Now, the next step is too long, so let me show the factors for each of the above terms individually so we can find the roots:

`sqrt2x^2+isqrti = (root(4)(2)x + isqrt(isqrti))(root(4)(2)x - isqrt(isqrti))`

`sqrt2x^2-isqrti = (root(4)(2)x +sqrt(isqrti))(root(4)(2)x-sqrt(isqrti))`

`sqrt2x^2+sqrti=(root(4)(2)x + iroot(4)(i))(root(4)(2)x - iroot(4)(i))`

`sqrt2x^2 - sqrti = (root(4)(2)x + root(4)(i))(root(4)(2)x - root(4)(i))`

Now, each term gives us a root for the denominator.
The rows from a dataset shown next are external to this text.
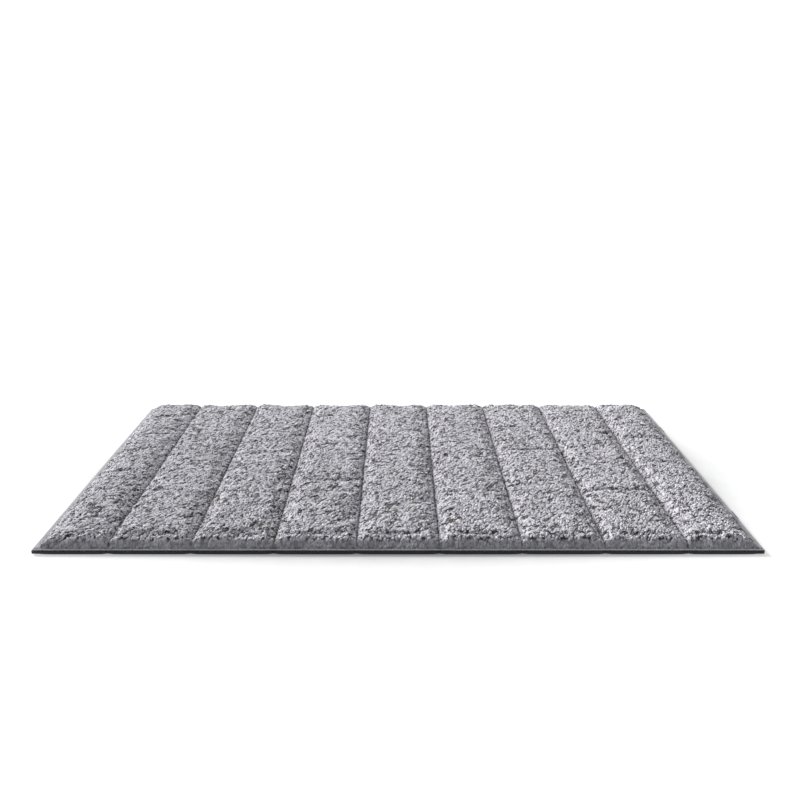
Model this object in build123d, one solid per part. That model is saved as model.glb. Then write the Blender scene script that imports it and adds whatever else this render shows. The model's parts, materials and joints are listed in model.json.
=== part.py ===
from build123d import *
import os

# A padded bath mat: a fleece face and a woven backing, quilted together over wadding into
# nine channels that run from front to back. The seams between the channels are where the
# mat folds, so each channel is one rigid pad and each seam is a hinge.
#
# Frame: origin at the middle of the underside, on the floor. +X along the long side, towards
# the end that has the carry band and the closure tabs; +Y to the back; +Z up. Millimetres.

# Driving dimensions
MAT_LENGTH = 900.0
MAT_WIDTH = 600.0
MAT_HEIGHT = 20.0
CHANNELS = 9
SEAM_PITCH = 102.0
HEM_WIDTH = 7.5

# Heights of the layers at the hem and along the seams
SEAM_Z = 6.0
HEM_TOP = 7.8
HEM_BOTTOM = 4.8

# Shape of a channel
LIP_GAP = 0.9  # from the fold line of a seam to the edge of the fabric on each side
SHOULDER_IN = 9.5
SHOULDER_UP = 8.5
END_CROWN_IN = 30.0
FOOT_IN = 11.0  # from the lip to where the underside meets the floor
FLEECE_THICKNESS = 4.0
BACKING_THICKNESS = 1.0
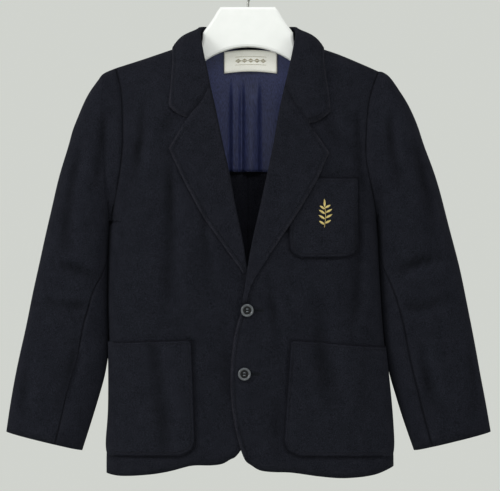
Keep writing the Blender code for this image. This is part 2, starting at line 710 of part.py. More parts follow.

The roots are listed below:

`x = +-root(4)(i/2), +- iroot(4)(i/2), +- sqrtiroot(4)(i/2), +-isqrtiroot(4)(i/2)`

So, our domain will become:

`{x in CC | x !in {+-root(4)(i/2), +- iroot(4)(i/2), +- sqrtiroot(4)(i/2), +-isqrtiroot(4)(i/2)}}`

I hope that helps! By the way, totally ignore all of those complex terms if you're only worried about the real domain.

Side Note: to calculate the roots of `i`, Just remember that `i = e^(pi/2*i).`

You can simply multiply exponents to find the desired number!